Disability insurance had been a goal of earlier social insurance reformers in the 1930s and 1940s, but its potential cost and the opposition of business and medical interests had prevented its passage. [fn 14] At first, Congress limited SSDI to disabled workers between the ages of fifty and sixty-four, but in 1960 it removed the lower age limit; nonetheless, to receive full SSDI benefits, individuals must have paid work experience of a least ten years. The attractiveness of the program increased as automatic eligibility for Medicare coverage was tied to SSDI enrollment. Despite its narrow definition of eligibility, participation in SSDI expanded rapidly from its creation on through the late 1970s. Attempts in the early 1980s to reduce the rate of increasing participation by making it more difficult to qualify for SSDI benefits proved controversial. Ultimately, those efforts failed, in part de to political pressures heightened by dramatic media accounts, and in part because the rate of program expansion leveled off in the 1980s. (p. 380)

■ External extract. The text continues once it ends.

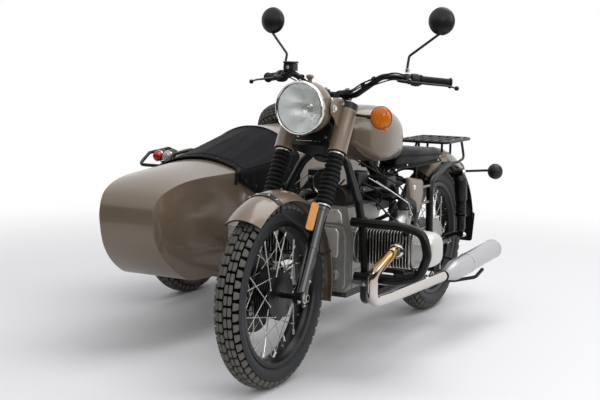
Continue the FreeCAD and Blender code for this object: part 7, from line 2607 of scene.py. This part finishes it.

Some analysts have viewed the SSDI program as a ticket out of the worked for displace workers with limited educational credentials or technologically obsolete skills. Many other have objected to the all-or-nothing work disincentive in the program’s eligibility requirement that force applicants to choose, on the one hand, between receiving income support and medical insurance and, on the other hand, accepting employment, often at low-paying jobs without medical benefits. (in 1999, some of these disincentives were reduced with the enactment of the Work Incentives Improvement Act, although the impact of this law remains unclear.

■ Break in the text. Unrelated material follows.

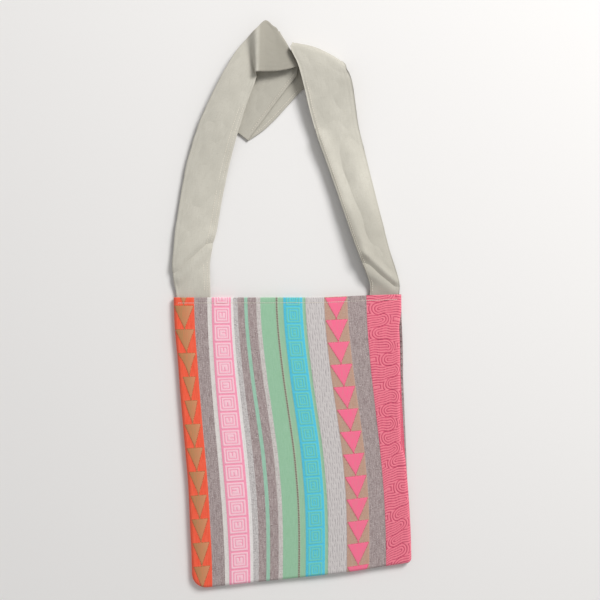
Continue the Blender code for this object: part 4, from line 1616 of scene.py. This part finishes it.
@dataclass
class Stitching:
    """Rows of short thread stitches laid along lines on the bag, each made by Geometry Nodes."""

    length: float = 2.3 * MM
    width: float = 0.7 * MM
    height: float = 0.5 * MM
    wander: float = 0.06
    seed: int = 7

    def stitch(self) -> bpy.types.Object:
        """Return one stitch: a short rounded bar of thread along X.

        Returns:
            The stitch, outside the scene.
        """
        rings, around = 5, 8
        points, faces = [(-self.length / 2, 0.0, 0.0)], []
        for i in range(1, rings + 1):
            angle = math.pi * i / (rings + 1)
            x, r = -math.cos(angle) * self.length / 2, math.sin(angle) ** 0.6
            for j in range(around):
                turn = 2 * math.pi * j / around
                points.append((x, math.cos(turn) * r * self.width / 2, math.sin(turn) * r * self.height / 2))
        points.append((self.length / 2, 0.0, 0.0))
        for j in range(around):
            k = (j + 1) % around
            faces.append((0, 1 + k, 1 + j))
            for i in range(rings - 1):
                a = 1 + i * around
                faces.append((a + j, a + k, a + around + k, a + around + j))
            last = 1 + (rings - 1) * around
            faces.append((last + j, last + k, len(points) - 1))
        mesh = bpy.data.meshes.new("stitch")
        mesh.from_pydata(points, [], faces)
        mesh.shade_smooth()
        return bpy.data.objects.new("stitch", mesh)

    def tree(self) -> bpy.types.NodeTree:
        """Return the node tree that repeats a stitch along lines, with its spacing as an input.

        Returns:
            The tree.
        """
        tree = bpy.data.node_groups.new("stitch_row", "GeometryNodeTree")
        for name, kind in (
            ("Line", "NodeSocketGeometry"),
            ("Stitch", "NodeSocketObject"),
            ("Thread", "NodeSocketMaterial"),
            ("Spacing", "NodeSocketFloat"),
            ("Wander", "NodeSocketFloat"),
            ("Seed", "NodeSocketInt"),
        ):
            tree.interface.new_socket(name, in_out="INPUT", socket_type=kind)
        tree.interface.new_socket("Stitches", in_out="OUTPUT", socket_type="NodeSocketGeometry")
        given = tree.nodes.new("NodeGroupInput").outputs
        curve = add_node(tree, "GeometryNodeMeshToCurve", Mesh=given["Line"]).outputs["Curve"]
        even = add_node(
            tree, "GeometryNodeResampleCurve", {"mode": "LENGTH"}, Curve=curve, Length=given["Spacing"]
        )
        tangent = add_node(tree, "GeometryNodeInputTangent").outputs["Tangent"]
        up = add_node(tree, "GeometryNodeInputNamedAttribute", {"data_type": "FLOAT_VECTOR"}, Name="up")
        turn = add_node(
            tree,
            "FunctionNodeAxesToRotation",
            {"primary_axis": "Z", "secondary_axis": "X"},
            in_0=up.outputs["Attribute"],
            in_1=tangent,
        ).outputs["Rotation"]
        low = add_node(tree, "ShaderNodeMath", {"operation": "MULTIPLY"}, in_0=given["Wander"], in_1=-1.0)
        wander = add_node(
            tree,
            "FunctionNodeRandomValue",
            {"data_type": "FLOAT"},
            Min=low.outputs["Value"],
            Max=given["Wander"],
            Seed=given["Seed"],
        )
        tilt = add_node(tree, "ShaderNodeCombineXYZ", Z=wander.outputs[1])
        tilted = add_node(tree, "FunctionNodeEulerToRotation", in_0=tilt.outputs["Vector"])
        placed = add_node(
            tree,
            "FunctionNodeRotateRotation",
            {"rotation_space": "LOCAL"},
            in_0=turn,
            in_1=tilted.outputs["Rotation"],
        )
        shape = add_node(tree, "GeometryNodeObjectInfo", Object=given["Stitch"]).outputs["Geometry"]
        many = add_node(
            tree,
            "GeometryNodeInstanceOnPoints",
            Points=even.outputs["Curve"],
            Instance=shape,
            Rotation=placed.outputs["Rotation"],
        )
        real = add_node(tree, "GeometryNodeRealizeInstances", Geometry=many.outputs["Instances"])
        dressed = add_node(
            tree, "GeometryNodeSetMaterial", Geometry=real.outputs["Geometry"], Material=given["Thread"]
        )
        done = tree.nodes.new("NodeGroupOutput")
        tree.links.new(dressed.outputs["Geometry"], done.inputs["Stitches"])
        return tree

    def sew(
        self, tree: bpy.types.NodeTree, stitch: bpy.types.Object, row: Row, thread: bpy.types.Material
    ) -> bpy.types.Object:
        """Sew one row of stitches along its line.

        Args:
            tree: The stitch tree.
            stitch: The stitch that is repeated.
            row: The row, whose stitches stand straight up where it gives no way out of the cloth.
            thread: The thread's material.

        Returns:
            The finished row.
        """
        count = len(row.line)
        links = [(i, i + 1) for i in range(count - 1)] + ([(count - 1, 0)] if row.closed else [])
        ups = np.tile([0.0, 0.0, 1.0], (count, 1)) if row.ups is None else row.ups
        line = bpy.data.meshes.new(row.name + "_line")
        line.from_pydata([tuple(point) for point in row.line.tolist()], links, [])
        directions = line.attributes.new("up", "FLOAT_VECTOR", "POINT")
        directions.data.foreach_set("vector", ups.astype(np.float32).ravel())
        holder = bpy.data.objects.new(row.name + "_holder", line)
        bpy.context.scene.collection.objects.link(holder)
        modifier = holder.modifiers.new("row", "NODES")
        modifier.node_group = tree
        sockets = {item.name: item.identifier for item in tree.interface.items_tree if item.in_out == "INPUT"}
        modifier[sockets["Stitch"]] = stitch
        modifier[sockets["Thread"]] = thread
        modifier[sockets["Spacing"]] = row.spacing
        modifier[sockets["Wander"]] = self.wander
        modifier[sockets["Seed"]] = self.seed
        holder.data.update()
        evaluated = holder.evaluated_get(bpy.context.evaluated_depsgraph_get())
        mesh = bpy.data.meshes.new_from_object(evaluated)
        holder.modifiers.clear()
        bpy.data.objects.remove(holder, do_unlink=True)
        mesh.name = row.name
        mesh.shade_smooth()
        piece = bpy.data.objects.new(row.name, mesh)
        bpy.context.scene.collection.objects.link(piece)
        return piece


@dataclass
class Bag:
    """The whole bag: two cloth panels, the strap and all of the stitching."""

    body: Body = field(default_factory=Body)
    stitch_gap: float = 0.1 * MM
    stitch_sink: float = 0.1 * MM
    hem_spacing: float = 2.6 * MM
    strap_spacing: float = 3.3 * MM
    seam_spacing: float = 3.4 * MM
    seam_inset: float = 0.9 * MM
    seam_below_strap: float = 0.014
    stitching_start: float = 0.008
    tack: tuple[float, float] = (0.028, 0.012)
    line_step: float = 4 * MM

    def build(self) -> None:
        """Make every piece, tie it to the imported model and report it."""
        front = Panel("front_cloth", Side.FRONT, self.body, 1.25 * MM, 1.0, 3.8 * MM)
        back = Panel("back_cloth", Side.BACK, self.body, 2.6 * MM, 2.4, 0.0, BACK_STRIPES)
        strap = Strap(self.body)
        back_piece = self.finished(back.build(), "striped_cloth", "back_panel")
        front_piece = self.finished(front.build(), "striped_cloth", "front_panel")
        strap_piece = self.finished(strap.build(), "strap_canvas", "shoulder_strap")
        strap.length()
        LOG.info("strap length: %.3f m", strap.length())
        self.sew(front, back, strap)

    def finished(self, piece: bpy.types.Object, slot: str, *nodes: str) -> bpy.types.Object:
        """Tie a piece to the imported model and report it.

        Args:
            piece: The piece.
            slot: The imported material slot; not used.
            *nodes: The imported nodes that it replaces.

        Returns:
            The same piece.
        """
        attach(piece, BODY)
        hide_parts(*nodes)
        LOG.info("%s: %d faces for %s", piece.name, len(piece.data.polygons), ", ".join(nodes))
        return piece

    def sew(self, front: Panel, back: Panel, strap: Strap) -> None:
        """Sew every row of stitches on the finished cloth.

        Args:
            front: The front panel.
            back: The back panel.
            strap: The strap.
        """
        sewing = Stitching()
        tree, stitch = sewing.tree(), sewing.stitch()
        threads = {word: thread.dress() for word, thread in THREADS.items()}
        half = sewing.height / 2
        rows = self.hem_rows(front, back, half) + self.seam_rows(strap) + self.tack_rows(strap, half)
        rows += self.strap_rows(strap, half) + self.tail_rows(strap, half)
        for row in rows:
            piece = sewing.sew(tree, stitch, row, threads[row.thread])
            self.finished(piece, "thread", *row.nodes)
        bpy.data.objects.remove(stitch, do_unlink=True)

    def hem_rows(self, front: Panel, back: Panel, half: float) -> list[Row]:
        """Lay the rows across both hems, on the front's outside and on the back's inside.

        Args:
            front: The front panel.
            back: The back panel.
            half: Half a stitch's height.

        Returns:
            The rows.
        """
        inset = self.body.edge_roll + 2 * self.body.cloth
        s = np.linspace(inset, self.body.width - inset, 480)
        t = np.full_like(s, self.body.hem_stitching)
        lift = np.array([0.0, 0.0, self.stitch_gap + half])
        lines = {"front": front.outer_points(s, t) + lift, "back": back.inner_points(s, t) + lift}
        return [
            Row(f"hem_row_{word}", (f"hem_stitching_{word}",), line, "cream", self.hem_spacing)
            for word, line in lines.items()
        ]

    def seam_rows(self, strap: Strap) -> list[Row]:
        """Lay the rows that join the panels inside the bag.

        Args:
            strap: The strap.

        Returns:
            The rows.
        """
        body = self.body
        away = body.cloth + self.seam_inset
        t = np.linspace(strap.tail + self.seam_below_strap, body.depth - body.left_corner, 120)
        s = np.linspace(body.left_corner, body.bottom_end, 120)
        rows = []
        for name, node, across, down in (
            ("side_row_left", "side_seam_left", np.full_like(t, away), t),
            ("side_row_right", "side_seam_right", body.right_edge(t) - away, t),
            ("bottom_row", "bottom_seam", s, np.full_like(s, body.depth - away)),
        ):
            x, y = body.place(across, down)
            line = np.stack([x, y, np.full_like(x, body.middle)], axis=1)
            rows.append(Row(name, (node,), line, "taupe", self.seam_spacing))
        return rows

    def tack_rows(self, strap: Strap, half: float) -> list[Row]:
        """Lay the boxes of thread that hold the strap's ends.

        Args:
            strap: The strap.
            half: Half a stitch's height.

        Returns:
            The rows.
        """
        x0, y0 = self.body.origin
        height = self.body.middle + strap.thickness / 2 + self.stitch_gap + half
        depth = y0 - (strap.tail + self.body.hem) / 2
        wide, high = self.tack[0] / 2, self.tack[1] / 2
        rows = []
        for side, word in ((-1, "left"), (1, "right")):
            x = x0 + strap.foot_values(side, 0.0)[0]
            corners = ((-wide, -high), (wide, -high), (wide, high), (-wide, high))
            line = np.array([(x + a, depth + b, height) for a, b in corners])
            nodes = (f"strap_tack_{word}",)
            rows.append(Row(f"tack_row_{word}", nodes, line, "natural", self.hem_spacing, closed=True))
        return rows

    def strap_rows(self, strap: Strap, half: float) -> list[Row]:
        """Lay the topstitching along the inner edges of the strap's two runs.

        Args:
            strap: The strap.
            half: Half a stitch's height.

        Returns:
            The rows.
        """
        away = strap.thickness / 2 - self.stitch_sink + half
        rows = []
        for sewn in strap.stitch_rows:
            share = -sewn.side * (1 - 2 * sewn.from_edge / strap.width)
            middle, ups, _ = strap.line_at(share, self.line_step)
            ups = ups * -sewn.side
            halfway = len(middle) // 2
            order = np.arange(halfway) if sewn.side < 0 else np.arange(len(middle) - 1, halfway, -1)
            up_plan = middle[order, 1] - self.body.origin[1]
            stop = int(np.argmax(up_plan > sewn.end))
            kept = order[:stop][up_plan[:stop] >= self.stitching_start]
            line, ups = middle[kept] + ups[kept] * away, ups[kept]
            rows.append(Row(sewn.node + "_row", (sewn.node,), line, "natural", self.strap_spacing, ups))
        return rows

    def tail_rows(self, strap: Strap, half: float) -> list[Row]:
        """Lay the topstitching that shows on the folded tail, on whichever face lies up there.

        Args:
            strap: The strap.
            half: Half a stitch's height.

        Returns:
            The rows.
        """
        share = 1 - 2 * strap.stitch_rows[0].from_edge / strap.width
        middle, normals, along = strap.line_at(share, self.line_step)
        rows = []
        for sewn in strap.tail_rows:
            kept = (along > sewn.start) & (along < sewn.end)
            ups = normals[kept] * np.sign(normals[kept, 2:])
            line = middle[kept] + ups * (strap.thickness / 2 - self.stitch_sink + half)
            rows.append(Row(sewn.name, (), line, "natural", self.strap_spacing, ups))
        return rows


@dataclass
class Studio:
    """A plain pale floor, a large soft light from the upper right, a white surround and the camera above."""

    floor_colour: str = "ECEAE8"
    floor_size: float = 14.0
    light_place: tuple[float, float, float] = (1.7, 2.0, 2.4)
    light_size: float = 1.2
    light_power: float = 106.0
    surround: float = 0.42
    camera_place: tuple[float, float, float] = (0.0112, 0.007, 1.3)
    frame_width: float = 0.84
    sensor: float = 36.0

    def build(self) -> None:
        """Set up the floor, the light, the surround and the camera."""
        self.lay_floor()
        self.hang_light()
        self.fill_surround()
        self.aim_camera()
        bpy.context.scene.view_settings.view_transform = "Standard"
        LOG.info("studio ready")

    def lay_floor(self) -> None:
        """Lay the pale floor that the bag lies on."""
        half = self.floor_size / 2
        corners = np.array([(-half, -half, 0.0), (half, -half, 0.0), (half, half, 0.0), (-half, half, 0.0)])
        # Off-white paper without any shine, on which soft shadows show.
        material, _, shader = new_material("matt_pale_paper")
        shader.inputs["Base Color"].default_value = linear(self.floor_colour)
        shader.inputs["Roughness"].default_value = 0.9
        floor = new_piece("floor", corners, [(0, 1, 2, 3)], [material])

    def hang_light(self) -> None:
        """Hang the soft light and point it at the bag."""
        data = bpy.data.lights.new("window", "AREA")
        data.size = self.light_size
        data.energy = self.light_power
        lamp = bpy.data.objects.new("window", data)
        lamp.location = self.light_place
        lamp.rotation_euler = (-Vector(self.light_place)).to_track_quat("-Z", "Y").to_euler()
        bpy.context.scene.collection.objects.link(lamp)

    def fill_surround(self) -> None:
        """Fill the surround with even light that the camera sees as white."""
        world = bpy.data.worlds.new("surround")
        world.use_nodes = True
        tree = world.node_tree
        back = tree.nodes["Background"]
        back.inputs["Color"].default_value = (1.0, 1.0, 1.0, 1.0)
        path = add_node(tree, "ShaderNodeLightPath").outputs
        seen = path["Is Camera Ray"]
        for other in ("Is Glossy Ray", "Is Transmission Ray"):
            either = add_node(tree, "ShaderNodeMath", {"operation": "MAXIMUM"}, in_0=seen, in_1=path[other])
            seen = either.outputs["Value"]
        strength = add_node(tree, "ShaderNodeMapRange", Value=seen, in_3=self.surround, in_4=1.0)
        tree.links.new(strength.outputs["Result"], back.inputs["Strength"])
        bpy.context.scene.world = world

    def aim_camera(self) -> None:
        """Place the camera straight above the bag, as in the photo."""
        data = bpy.data.cameras.new("camera")
        data.sensor_width = self.sensor
        data.lens = self.sensor * self.camera_place[2] / self.frame_width
        data.clip_start = 0.05
        camera = bpy.data.objects.new("camera", data)
        camera.location = self.camera_place
        bpy.context.scene.collection.objects.link(camera)
        bpy.context.scene.camera = camera


def main() -> None:
    """Build the bag and the studio."""
    logging.basicConfig(level=logging.INFO, format="%(message)s")
    Bag().build()
    Studio().build()


if __name__ == "__main__":
    main()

In 1972, an additional federal cash benefit program, Social Security Income, was created under the Social Security Act amendments. SSI replaced previous federal-state welfare programs for people with disabilities (and a separate set of programs for blind people) because Congress considered them too inconsistent and, in some states, inadequate. SSI provides cash benefits to eligible individuals with disabilities who have very low incomes, regardless of their work history (unlike SSDI). SSI’s determination of work disability in similar to SSDI’s, with many of the same ambiguities and problems. Because SSI beneficiaries have very low incomes and the cash benefits themselves are quite modest, individuals eligilble for SSI also automatically qualify for Medicaid, the federal-state health program for low-income and individuals and families. Like SSDI, few SSI beneficiaries enter the paid workforce after they are enrolled in the program. In recent years, an increasing number of SSI applicants have had psychiatric and addiction disorders, complicating issues of building work incentives into the program.
Once again, didn’t get to finish the post but this is good information so I am going to post anyway.
When re-reading some of it just now, I was struck by the “required wage work” concept cited. Without returning to the text, it does make me wonder if this is an area of little research from back in the day when women were unpaid chauffeurs, caregivers, housemaids, cooks, and bottle washers.
You can buy reasonably priced long-term disability insurance (be sure to pay the whole premium yourself because it is NOT taxable as income when you do this) as an employee at larger businesses and corporations, but as a stay-at-home mom, I am not sure what happens if you become disabled or if you can even by the insurance for an affordable amount as an individual. I will have to look into it once I get caught up (ha ha).